Se demandant alors si elle allait rejoindre la recherche publique française, elle a effectué un autre choix : "J’avais besoin d’une émulation collective vers un but commun". Ce "travail en équipe", elle l’a trouvé chez Hifibio, une start-up basée à Paris. "C’était un tremplin, note-t-elle, avec le recul. J’ai appris les codes et la vitesse à laquelle il fallait aller". L’expérience a duré un an, avant d’être rappelée par L’Oréal. "J’ai longtemps hésité mais je ne regrette pas car j’arrivais dans ma famille scientifique, détaille Charlène Gayrard.
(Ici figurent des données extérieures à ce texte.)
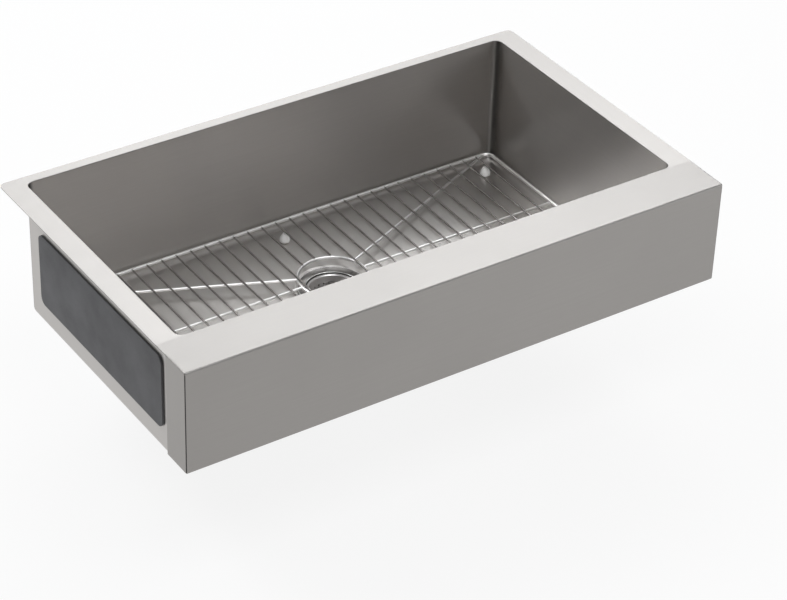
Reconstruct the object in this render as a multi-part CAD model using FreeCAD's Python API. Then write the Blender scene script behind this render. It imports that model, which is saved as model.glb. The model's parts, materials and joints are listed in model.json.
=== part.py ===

Je suis retournée sur des projets à plus long terme (parfois dix ou quinze ans !), en faisant le saut dans un très grand groupe. Un nouveau défi qui a commencé en 2019".

Installée, avec son compagnon, un Breton rencontré sur les bancs de l’ESPCI, et leur petit garçon Antoine, qui fêtera son premier anniversaire en septembre, dans le 19e arrondissement de Paris, entre les Buttes Chaumont et le canal de l’Ourcq, Charlène Gayrard se consacre également beaucoup à "la transmission active". "Je veux redonner ce que j’ai reçu, confirme-t-elle volontiers. Je participe ainsi, depuis deux ans, au programme "Les filles et les sciences", avec diverses interventions dans des collèges et des lycées". Son message est très clair : "Il faut se donner les moyens de réussir, ne pas s’autocensurer. J’encourage tous ces étudiants, filles et garçons aussi, à s’autoriser à rêver en grand !".

Elle n’a aujourd’hui "qu’un seul petit regret" : "Avoir abandonné un peu l’enseignement. C’est ce qui me manque le plus". Est-elle une jeune femme brillante ? La surprise passée, la question l’a fait rougir : "Si j’avais été un garçon, j’aurais été brillant ! Disons que j’ai été chanceuse". Son curriculum vitae pencherait pour un parcours exemplaire... Se rendant compte qu’elle a pris ses quartiers à Paris voilà bientôt une décennie, Charlène Gayrard n’a pas pour autant coupé le cordon avec l’Aveyron : "Il y a ma famille et je m’y ressource de ma vie à 300 à l’heure".